CampusNet – Lembaga riset ekonomi CELIOS merilis laporan terbaru mengenai kondisi ekonomi Indonesia yang dinilai semakin berat akibat shrinking middle class atau menyusutnya kelas menengah. Kondisi ini diperburuk dengan meningkatnya beban pajak, harga pangan yang melambung, serta utang negara yang makin menekan kemampuan fiskal.

Kelas Menengah Mengecil, Ekonomi Melemah

Data Badan Pusat Statistik (BPS) yang diolah CELIOS menunjukkan bahwa konsumsi rumah tangga kelas menengah terus menurun sejak 2019. Sementara itu, pertumbuhan ekonomi nasional tidak sejalan dengan kondisi lapangan, bahkan pada Triwulan II 2025 terdapat kejanggalan data antara target pemerintah dengan realisasi di masyarakat.

Direktur CELIOS, Nailul Huda, menyebut bahwa menurunnya daya beli kelas menengah akan berdampak langsung pada perlambatan ekonomi. “Kelas menengah adalah motor konsumsi. Jika daya belinya melemah, pertumbuhan akan sulit dicapai,” ujarnya.

Harga Pangan Melonjak, PHK Meningkat

Krisis ekonomi juga tercermin dari harga beras yang terus melejit sepanjang 2025 meski cadangan beras pemerintah (CBP) cukup tinggi. Sementara itu, angka Pemutusan Hubungan Kerja (PHK) mengalami lonjakan. Data BPS mencatat 77 ribu lebih pekerja terkena PHK pada semester I 2025, meningkat signifikan dibanding periode yang sama tahun lalu.

Kondisi ini membuat banyak pekerja beralih ke sektor informal, yang rentan tidak memiliki perlindungan sosial maupun pendapatan tetap.

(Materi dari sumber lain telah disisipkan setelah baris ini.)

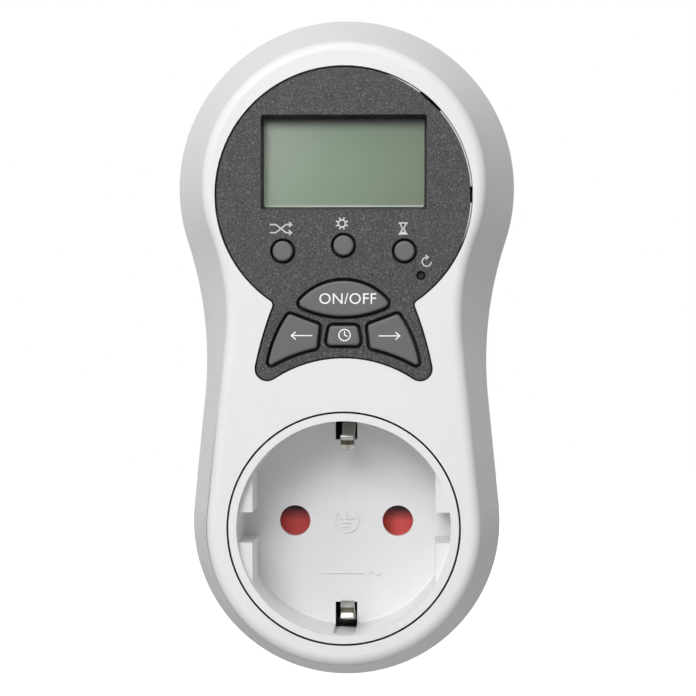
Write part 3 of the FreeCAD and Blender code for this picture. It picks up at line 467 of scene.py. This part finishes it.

Pajak Jadi Tumpuan, Utang Kian Membengkak

Pendapatan pajak kini menjadi andalan utama APBN 2026. Namun, CELIOS menilai target penerimaan pajak terlalu ambisius di tengah pelemahan ekonomi. “Beban bunga utang semakin tinggi, seperempat penerimaan pajak habis hanya untuk membayar bunga utang,” tegas Bhima Yudhistira, Direktur Eksekutif CELIOS.

Di sisi lain, alokasi anggaran negara dinilai tidak rasional. Anggaran untuk pertahanan dan keamanan melonjak signifikan, sementara fungsi perlindungan sosial justru turun drastis dari 16,1% di tahun 2021 menjadi hanya 10,2% pada 2025.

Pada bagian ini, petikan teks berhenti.